An excavating team in Argentina just pulled an over 30-ton rock out of the ground. But is it really the world’s second largest intact meteorite?
The rock was pulled on Saturday from Campo del Cielo—a well-known meteorite crash site in Argentina, where iron meteorites abound. Some reports are describing it as the second largest meteorite ever discovered, and, yep, you only have to look at the footage to see that it’s certainly one big rock. But there are still some questions that need to be answered before we give this boulder Earth’s number two meteorite spot.
First, the rock needs to be confirmed as an actual meteorite which, given the field it was found, is not unlikely. But the team from the Astronomy Association of Chaco who weighed the hunk of rock at 30 tons still isn’t sure about the measurement and noted that they want to do a second weigh-in after rebalancing their scale to confirm what they read.

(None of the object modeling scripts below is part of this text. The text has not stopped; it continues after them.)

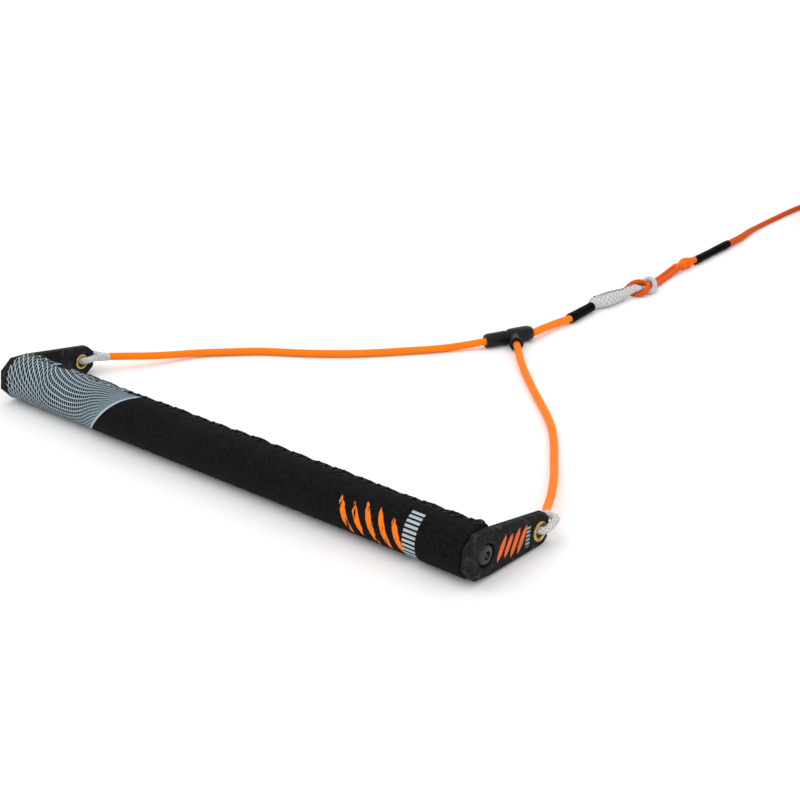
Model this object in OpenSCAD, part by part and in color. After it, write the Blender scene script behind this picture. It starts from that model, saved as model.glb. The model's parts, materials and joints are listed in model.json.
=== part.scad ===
// Tow rope handle for wakeboarding: a padded bar with two end caps, a rope bridle that joins in a
// T-shaped moulding, a stitched end loop, and the towline that is hitched to it.
// X runs along the bar, +Y points along the rope, +Z is up. The handle lies on the surface z = 0,
// on its grip and on the tips of its end caps. The origin is under the middle of the handle's box.

/* [Handle] */
// Length of the grip between the end caps
grip_len = 381; // [330:1:400]
// Outer diameter of the grip cover
grip_d = 31.2; // [30.6:0.1:32]
// Outer diameter of the bar tube
tube_d = 22; // [21.6:0.1:22.4]
// Wall of the bar tube
tube_wall = 1.6; // [1.4:0.1:1.8]

/* [End caps] */
// Thickness of an end cap
cap_t = 5.8; // [5.6:0.1:6]
// Distance from the bar's axis to the rope eyelet
pivot_y = 50; // [49.5:0.5:50.5]
// Distance from the bar's axis to the arm's tip
tip_y = 61; // [60.5:0.5:61.5]
// Width of the chamfer round the outer face
cap_chamfer = 1.2; // [0.8:0.1:1.4]

/* [Ropes] */
// Diameter of a bridle leg
leg_d = 5; // [4.6:0.1:5.2]
// Diameter of the white braid of the eyes
eye_d = 4.4; // [4:0.1:4.5]
// Diameter of the throat rope
throat_d = 5.5; // [5:0.1:5.6]
// Diameter of the towline
line_d = 4; // [3.6:0.1:4]

/* [Towline coil] */
// Turns side by side in the coil
coil_columns = 8; // [7:1:8]
// Layers of turns in the coil
coil_layers = 8; // [6:1:8]
// Radius at the middle of the turns
coil_r = 45; // [44:1:46]

/* [Hidden] */
$fn = 48;

grip_r = grip_d / 2;
half = grip_len / 2;
tube_r = tube_d / 2;
bore_r = tube_r - tube_wall;
foam_r = grip_r - 2.2;

// End cap outline as [along the arm, height] from the bar's axis; the lower half mirrors it
shoulder = [tip_y - 5.5, 9.8];
tip = [tip_y, 5.3];
cap_half = [[-16, 6.1], [-7.8, 13.7], [4.7, 14], shoulder, tip];
cap_outline = concat(cap_half, [for (i = [len(cap_half) - 1:-1:0]) [cap_half[i][0], -cap_half[i][1]]]);

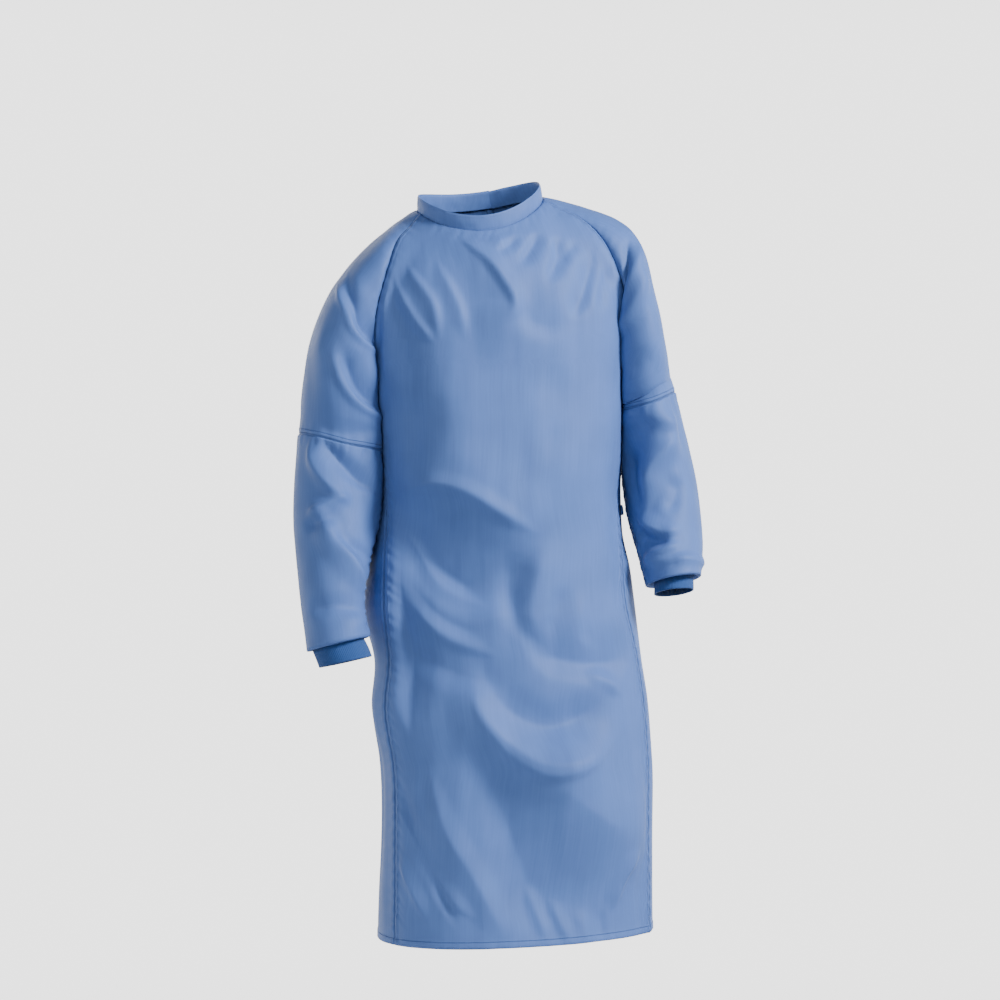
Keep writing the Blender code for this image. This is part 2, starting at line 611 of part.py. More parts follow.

Even if the rock is confirmed as a meteorite and does measure in at over 30 tons though, that still wouldn’t make it the world’s second biggest. The largest meteorite ever found is a 66-ton meteorite in Namibia called the Hoba. After that, though, the question of who takes the number two spot starts to get murkier.
There’s another meteorite previously discovered in the same field of a similar size: El Chaco. The Astronomy Association of Chaco says that this new rock is the larger of the two. Previous reports, however, put El Chaco’s size at 37 tons, which would give it the number two spot over this new meteorite. For now, though, all we really know is that another really big rock has been plucked from a meteorite field—for everything else, we’ll have to wait.